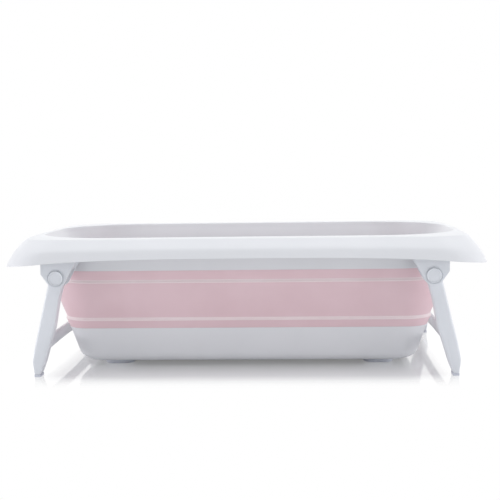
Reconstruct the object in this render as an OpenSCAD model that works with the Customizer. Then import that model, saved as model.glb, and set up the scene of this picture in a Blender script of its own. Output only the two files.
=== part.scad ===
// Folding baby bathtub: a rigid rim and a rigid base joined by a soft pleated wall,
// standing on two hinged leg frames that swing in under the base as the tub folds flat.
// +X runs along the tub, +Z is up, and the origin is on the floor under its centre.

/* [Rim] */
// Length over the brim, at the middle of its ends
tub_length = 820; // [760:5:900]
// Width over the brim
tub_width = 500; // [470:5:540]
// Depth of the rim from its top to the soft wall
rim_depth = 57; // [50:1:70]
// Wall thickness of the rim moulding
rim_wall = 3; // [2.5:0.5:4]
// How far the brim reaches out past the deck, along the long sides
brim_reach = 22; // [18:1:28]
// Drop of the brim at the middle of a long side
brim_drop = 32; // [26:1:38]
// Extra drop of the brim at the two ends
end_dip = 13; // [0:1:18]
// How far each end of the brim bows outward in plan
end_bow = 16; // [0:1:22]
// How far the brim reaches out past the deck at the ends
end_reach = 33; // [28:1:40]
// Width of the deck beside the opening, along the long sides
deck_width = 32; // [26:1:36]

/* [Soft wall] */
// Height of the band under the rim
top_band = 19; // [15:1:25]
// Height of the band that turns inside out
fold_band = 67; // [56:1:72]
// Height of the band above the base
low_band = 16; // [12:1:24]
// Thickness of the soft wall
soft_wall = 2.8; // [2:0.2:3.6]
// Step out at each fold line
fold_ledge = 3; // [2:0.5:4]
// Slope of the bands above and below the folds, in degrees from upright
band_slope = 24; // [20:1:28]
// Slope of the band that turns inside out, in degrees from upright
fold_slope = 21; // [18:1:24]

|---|

• **TASK TO CARRY OUT**
Extract each line of the listing above, copying it word for word.

• **TASK RESULT**
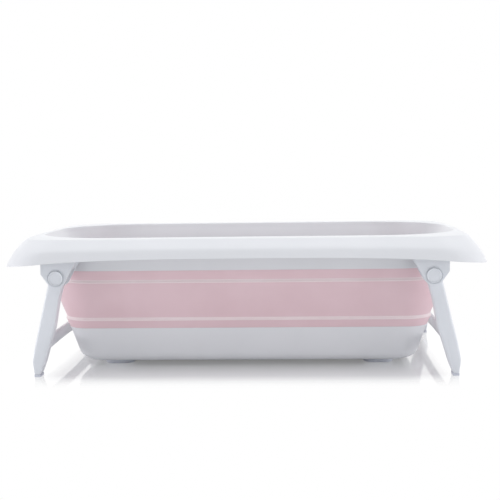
Reconstruct the object in this render as an OpenSCAD model that works with the Customizer. Then import that model, saved as model.glb, and set up the scene of this picture in a Blender script of its own. Output only the two files.
=== part.scad ===
// Folding baby bathtub: a rigid rim and a rigid base joined by a soft pleated wall,
// standing on two hinged leg frames that swing in under the base as the tub folds flat.
// +X runs along the tub, +Z is up, and the origin is on the floor under its centre.

/* [Rim] */
// Length over the brim, at the middle of its ends
tub_length = 820; // [760:5:900]
// Width over the brim
tub_width = 500; // [470:5:540]
// Depth of the rim from its top to the soft wall
rim_depth = 57; // [50:1:70]
// Wall thickness of the rim moulding
rim_wall = 3; // [2.5:0.5:4]
// How far the brim reaches out past the deck, along the long sides
brim_reach = 22; // [18:1:28]
// Drop of the brim at the middle of a long side
brim_drop = 32; // [26:1:38]
// Extra drop of the brim at the two ends
end_dip = 13; // [0:1:18]
// How far each end of the brim bows outward in plan
end_bow = 16; // [0:1:22]
// How far the brim reaches out past the deck at the ends
end_reach = 33; // [28:1:40]
// Width of the deck beside the opening, along the long sides
deck_width = 32; // [26:1:36]

/* [Soft wall] */
// Height of the band under the rim
top_band = 19; // [15:1:25]
// Height of the band that turns inside out
fold_band = 67; // [56:1:72]
// Height of the band above the base
low_band = 16; // [12:1:24]
// Thickness of the soft wall
soft_wall = 2.8; // [2:0.2:3.6]
// Step out at each fold line
fold_ledge = 3; // [2:0.5:4]
// Slope of the bands above and below the folds, in degrees from upright
band_slope = 24; // [20:1:28]
// Slope of the band that turns inside out, in degrees from upright
fold_slope = 21; // [18:1:24]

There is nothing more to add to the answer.